Oh sure, that wasn’t really up for debate though, I don’t think? I think we all agree on averaging being a useful tool in the toolkit, just depends on the use case.
I’m sure there are folks already doing scans for this purpose, including probably some developers.
If you could start with an IEM that measures well on an average head, ears, and canal though, then maybe you’d have some better luck doing some personalized tweaks from there. It seems like an uphill battle though to me.
I’ve been looking at a lot of papers on this the last week, yes people are working on it, but almost all of them are doing so in the context of bi-aural audio reproduction. And the other ones who’re doing research on HRTF are doing so using in ear mics and/or scanning the outer ear, the canal is usually ignored.
There are a couple of papers done using scans of inner and outer ears of people, putting them in a database, then they group them into subtypes, calculate HRTF for those. Then scan the user’s ears using a phone app, see which subtype they’re closest to, and apply that HRTF to the audio output.
No one’s doing what audiophiles ultimately want, which is a complete personalization of the sound to perfection using the ear canal (for IEMS) or the entire ear (for Over ears). Actually hardly anyone is doing this kind of research for stereo playback at all. If you do come across such papers let me know, I’d love to read it!
Well yeah , I mentioned that.
But doesn’t Dr Olives methodology kind of have a different purpose?
I’m assuming he did that to see how close they could ‘ simulate ‘ other headphones with tuning a specific headphone and see if it has the same characteristics.
What I’m saying is that if FR is most of it, which I think is what I’m hearing, then we would be able to see in maybe an inverse manner if soundstage is indeed freq response.
I haven’t read Dr Olives conclusions. But let’s say, does the soundstage follow the FR response of a specific headphone?
If the HD800 FR was simulated on another headphone…does the soundstage it has follow it?

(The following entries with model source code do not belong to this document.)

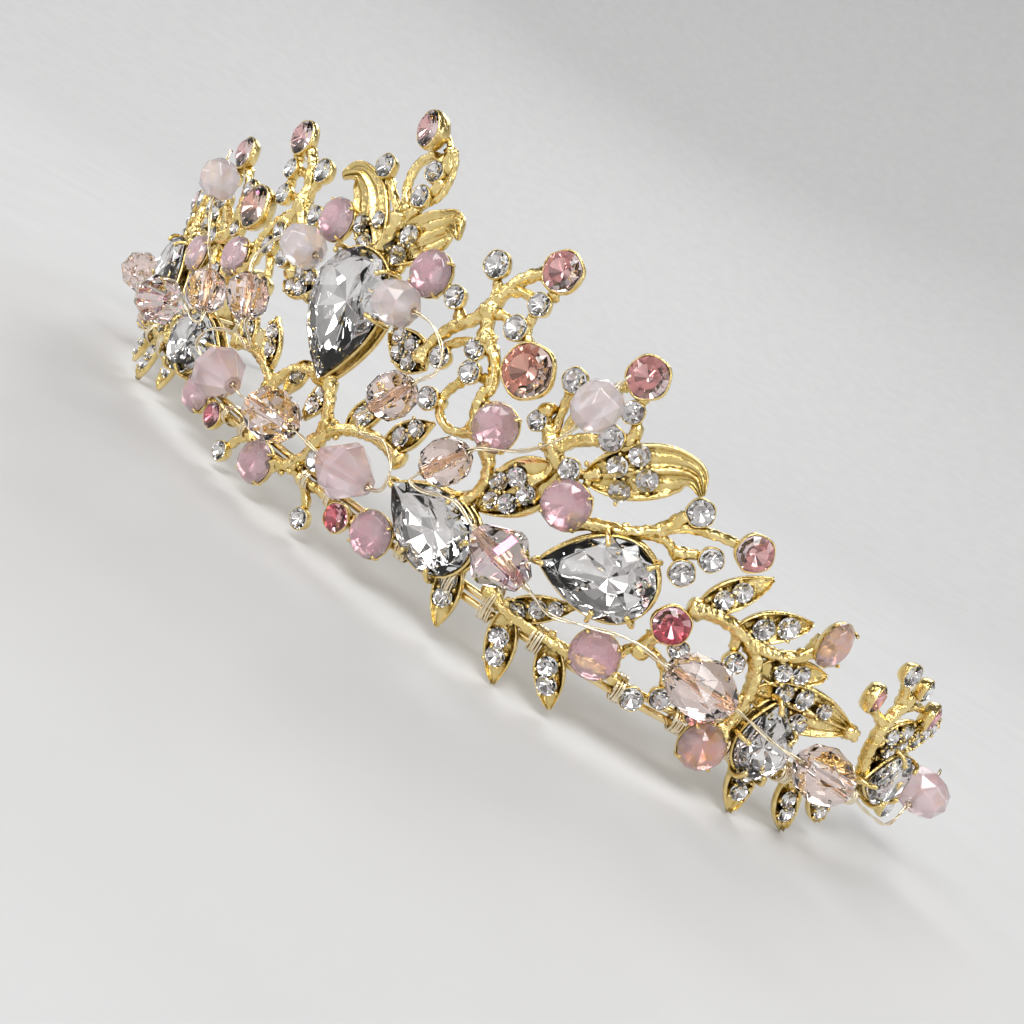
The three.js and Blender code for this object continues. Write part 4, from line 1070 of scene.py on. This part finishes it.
def rail():
    for name, h, run in (("lower_rail_wire", 0.0, RAIL_RUN),
                         ("upper_rail_wire", RAIL_WIRE_PITCH, RAIL_RUN - 1)):
        form = Form("rail_gold")
        line = np.array([arch(s, h, 0.0) for s in np.linspace(-run, run, 260)])
        form.add(*sweep(line, np.full(len(line), RAIL_WIRE_RADIUS), 16))
        if name == "lower_rail_wire":
            for side in SIDES.values():
                tab(form, side)
        form.build(f"{name}_round", "frame", "rail_gold", [name])


def tab(form, side, count=64):
    """A flattened end with rounded corners and a pin hole."""
    matrix = placement(side * (RAIL_RUN + TAB_LENGTH / 2 - TAB_LAP), RAIL_WIRE_PITCH / 2, 0.0)
    hole = np.array([side * TAB_HOLE_OFFSET, 0.0])
    a, b, corner = TAB_LENGTH / 2, TAB_HEIGHT / 2, 0.9
    outer, inner = [], []
    for i in range(count):
        angle = 2 * math.pi * i / count
        ray = np.array([math.cos(angle), math.sin(angle)])
        reach = 0.0
        while True:
            x, y = hole + ray * (reach + 0.02)
            dx, dy = max(abs(x) - (a - corner), 0.0), max(abs(y) - (b - corner), 0.0)
            if math.hypot(dx, dy) > corner:
                break
            reach += 0.02
        outer.append(hole + ray * reach)
        inner.append(hole + ray * TAB_HOLE_RADIUS)
    half = TAB_THICKNESS / 2
    rings = []
    for loop, z, shrink in ((inner, half - 0.12, 1.0), (inner, half, 1.1),
                            (outer, half, 0.95), (outer, half - 0.15, 1.0),
                            (outer, 0.15 - half, 1.0), (outer, -half, 0.95),
                            (inner, -half, 1.1), (inner, 0.12 - half, 1.0)):
        rings += [(*(hole + (p - hole) * shrink), z) for p in loop]
    faces = []
    for k in range(8):
        low, high = k * count, ((k + 1) % 8) * count
        faces += [(low + i, low + (i + 1) % count, high + (i + 1) % count, high + i) for i in range(count)]
    form.put(matrix, rings, faces)


def bindings():
    """Coils of thin wire that tie the castings to the rail."""
    form = Form("wire_gold")
    for side in SIDES.values():
        for s, turns, low, high, far in BINDINGS:
            line = []
            for i in range(turns * 20 + 1):
                angle = 2 * math.pi * i / 20
                along = COIL_PITCH * angle / (2 * math.pi) + 0.08 * math.sin(0.7 * angle)
                line.append(arch(side * (s + along),
                                 (low + high) / 2 + (high - low) / 2 * math.sin(angle),
                                 (COIL_BACK + far) / 2 + (far - COIL_BACK) / 2 * math.cos(angle)))
            form.add(*sweep(np.array(line), np.full(len(line), STRAND_RADIUS), 6))
    form.build("rail_bindings", "frame", "wire_gold")


# ---- Camera, floor and lights ----
def camera():
    forward = Vector((-0.5037, 0.8482, -0.1638)).normalized()
    level = forward.cross(Vector((0, 0, 1))).normalized()
    over = level.cross(forward)
    roll = math.radians(30.1)
    right = level * math.cos(roll) + over * math.sin(roll)
    up = over * math.cos(roll) - level * math.sin(roll)
    data = bpy.data.cameras.new("camera")
    data.lens = 33.7
    data.clip_start = 0.01
    made = bpy.data.objects.new("camera", data)
    rotation = Matrix((right, up, -forward)).transposed().to_4x4()
    made.matrix_world = Matrix.Translation((0.0916, -0.1200, 0.0380)) @ rotation
    bpy.context.scene.collection.objects.link(made)
    bpy.context.scene.camera = made


def floor(sides=96):
    """A pale round floor that rises more and more steeply all round."""
    material, tree, shader = new_material("studio_floor")
    grain = noise(tree, 40.0, 2.0)
    tone = ramp(tree, grain.outputs["Fac"], [(0.3, (0.66, 0.66, 0.66)), (0.7, (0.69, 0.69, 0.69))])
    tree.links.new(tone.outputs["Color"], shader.inputs["Base Color"])
    shader.inputs["Roughness"].default_value = 0.7
    shader.inputs["Specular IOR Level"].default_value = 0.2
    profile = [(0.02, 0.0), (0.5, 0.0), (FLOOR_FLAT, 0.0)]
    step = (FLOOR_REACH - FLOOR_FLAT) / FLOOR_STEPS
    for k in range(FLOOR_STEPS):
        r, z = profile[-1]
        profile.append((r + step, z + step * math.tan(FLOOR_SLOPE * (k + 0.5) / FLOOR_STEPS)))
    points = [(r * math.cos(a), r * math.sin(a), z)
              for r, z in profile for a in np.linspace(0, 2 * math.pi, sides, endpoint=False)]
    faces = [tuple(reversed(range(sides)))]
    for k in range(len(profile) - 1):
        for i in range(sides):
            j = (i + 1) % sides
            faces.append((k * sides + i, k * sides + j, (k + 1) * sides + j, (k + 1) * sides + i))
    mesh = bpy.data.meshes.new("studio_floor")
    mesh.from_pydata(points, [], faces)
    mesh.polygons.foreach_set("use_smooth", [True] * len(faces))
    mesh.materials.append(material)
    made = bpy.data.objects.new("studio_floor", mesh)
    bpy.context.scene.collection.objects.link(made)


def add_light(name, kind, place, power):
    """A light that looks at the tiara."""
    data = bpy.data.lights.new(name, kind)
    data.energy = power
    made = bpy.data.objects.new(name, data)
    aim = Vector((0.0, 0.0, 0.02)) - Vector(place)
    made.matrix_world = Matrix.Translation(place) @ aim.to_track_quat("-Z", "Y").to_matrix().to_4x4()
    made.visible_camera = False
    bpy.context.scene.collection.objects.link(made)
    return data


def lights():
    """Softboxes and narrow strips, in metres and watts, light some facets of the stones and not others."""
    for name, place, size, power in (
            ("key", (-0.8, -1.76, 1.92), (1.28, 0.8), 14.3),
            ("rim", (2.08, 0.48, 1.44), (0.64, 1.12), 10.2),
            ("strip_right", (1.2, -1.0, 0.43), (0.12, 0.66), 0.473),
            ("strip_left", (-1.2, -0.8, 0.43), (0.12, 0.74), 0.53),
            ("strip_front", (0.25, -1.5, 0.75), (0.9, 0.1), 0.645),
            ("back", (-1.12, 1.6, 1.6), (0.96, 0.64), 7.0)):
        data = add_light(name, "AREA", place, power)
        data.shape = "RECTANGLE"
        data.size, data.size_y = size
        if name.startswith("strip"):
            data.spread = STRIP_SPREAD
    add_light("sun", "SUN", (0.25, -0.8, 1.1), 1.4).angle = math.radians(25)
    add_light("back_sun", "SUN", (-0.3, 0.9, 1.0), 0.65).angle = math.radians(30)
    world = bpy.data.worlds.new("studio")
    world.use_nodes = True
    world.node_tree.nodes["Background"].inputs["Color"].default_value = (0.53, 0.52, 0.51, 1.0)
    world.node_tree.nodes["Background"].inputs["Strength"].default_value = 0.3
    bpy.context.scene.world = world
    bpy.context.scene.view_settings.view_transform = "Standard"


# ---- Assembly ----
camera()
floor()
lights()
rail()
centre_spray()
pear_crystal("centre", "centre_pear_crystal", 1)
opal_stone(CENTRE_OPAL, "centre_opal", 1)
bead(CENTRE_BEAD, "centre_bead", 1)
inner_wire()
for word, side in SIDES.items():
    inner_spray(word, side)
    middle_spray(word, side)
    rail_spray(word, side)
    outer_spray(word, side)
    end_spray(word, side)
    outer_wire(word, side)
    for name in ("inner", "middle", "outer", "end"):
        pear_crystal(name, f"{name}_pear_crystal_{word}", side)
    for name, opal in OPALS.items():
        look = "opal_fire" if name in FIERY_OPALS else "opal_glass"
        opal_stone(opal, f"{name}_opal_{word}", side, look)
    for name, spec in BEADS.items():
        bead(spec, f"{name}_bead_{word}", side)
bindings()
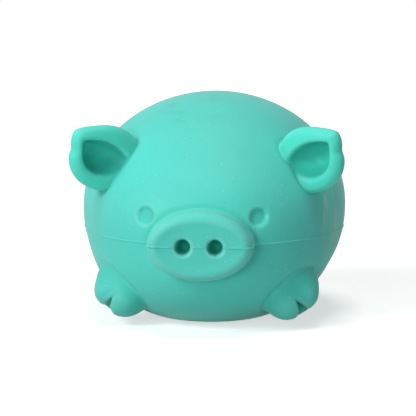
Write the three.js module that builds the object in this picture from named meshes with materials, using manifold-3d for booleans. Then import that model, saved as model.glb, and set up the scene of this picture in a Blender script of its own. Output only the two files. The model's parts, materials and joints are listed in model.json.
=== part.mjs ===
// A squeeze toy pig, in millimetres: a soft rubber skin round a soft filling.
// +Z is up and the snout points to -Y. The origin is under the middle of the toy, on the surface that
// it rests on.
import * as THREE from 'three';
import { mergeVertices } from 'three/addons/utils/BufferGeometryUtils.js';
import Module from 'manifold-3d';

const wasm = await Module();
wasm.setup();

// Body: a fat egg that leans back, higher at the rump than at the chin.
const BODY_WIDTH = 70.6;
const BODY_LENGTH = 66;
const BODY_HEIGHT = 59.2;
const BODY_CROWN_FULLNESS = 1.98; // 2 is an ellipsoid, more is boxier
const BODY_BELLY_FULLNESS = 2.2;
const BODY_LEAN = 0.16; // millimetres further back for each millimetre higher

// Head: a second, lower swelling in front of the body, with full cheeks.
const HEAD_WIDTH = 60.6;
const HEAD_LENGTH = 52;
const HEAD_HEIGHT = 44;
const HEAD_BROW_FULLNESS = 2.5;
const HEAD_CHIN_FULLNESS = 2.3;
const HEAD_FORWARD = 13; // from the body's middle to the head's
const NECK_BLEND = 4; // how softly the head runs into the body

// Moulding
const WALL = 3;
const PARTING_HEIGHT = 23; // where the two mould halves met
const REST_FLAT = 0.6; // how deep the belly is flattened where the toy stands
const GAP = 0.3; // between neighbouring pieces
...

For most of the papers, they either calculate an average using previously made scans, or assume some average value and call it good enough. Some of them compared actual scans of the test subjects, custom make HRTF profiles for them, and compared it to a more generic HRTF based on all kinds of factors… the conclusions usually say having EQed HRTF is better than none, and having custom ones are even better but not a huge amount better.
Mind you, most of them are trying to get HRTF correct “enough” for bi-aural playback for Virtual Reality in particular, and they don’t use IEMs for playback either (usually small speakers on the headband). So none of that research is really that applicable for audiophiles, since some of the treble wobble is due to wave cancellation inside the ear canal, or in the case of over ear headphones, a combination of ear canal and the coupled air space inside the ear cup. None of those effects apply if you use small speakers on the headband, they call it FEC or Free-air equivalent coupling type “headphone”. Basically none of the headphones we use are open enough other than some old Stax that’s literally speakers without ear cups.
The point here is not about the merits of using averages to indicate things in general, rather it’s the committal of what’s called the is/ought fallacy (or naturalistic fallacy), which is that you can’t derive an ‘is’ claim from an ‘ought’ claim.
So particularly when it comes to the products being considered for evaluation, where we’re trying to determine if something is good, it makes no sense whatsoever to say “they do perform this way on average, therefore they should perform this way”. And it’s also just saying they should adhere to the norm, not whether the norm is any good, and that’s the question we’re really after here.
Even if you’re selective about them and your standard is “we preferred these headphones”, that still commits the same fallacy, and is quite different from what Dr. Olive did. You could have a whole bunch of horrible sounding headphones and some would still be most preferred. An average of that is not a good indicator of how these products should perform.
And as Listener mentioned, the use of averages to indicate behavior for a given condition isn’t really the issue. Nobody is saying “headphones should behave this way on a rig”, that’s just indicating how they vary.
Harman is scanning large numbers of heads, presumably to assist in their development of headphones and other audio devices, where analysis of in-ear measurements is needed. I don’t know how much has been made public though. Or what papers they may be planning. Or how far down the canal they go.
Floyd Toole had an agreement with Harman to make his research public. I think Harman has been less willing to share all their research though since he left, based on some of Doc Olive’s comments.
Can’t comment on the papers Luke mentioned, but I believe the redesigned ear canal simulator on the HBK 5128 rig, which is both longer and much more human-like in shape than previous couplers like the 711, is an average of a number of scans of different test subject canals.
I’ve posted this video many times before in similar contexts (on other forums), but Jude explains some of the important differences here…
I think I understand this, Resolve. And understand some of the concerns you and listen_r have raised re the potential misuses of averaging in this context. I think Tyll H also had some similar concerns about approaches like this. Perhaps this would be a good topic for another discussion at another time and place.
I stand by my opinion though that averaging can be a useful statistical/analytical tool though, in the right or appropriate context.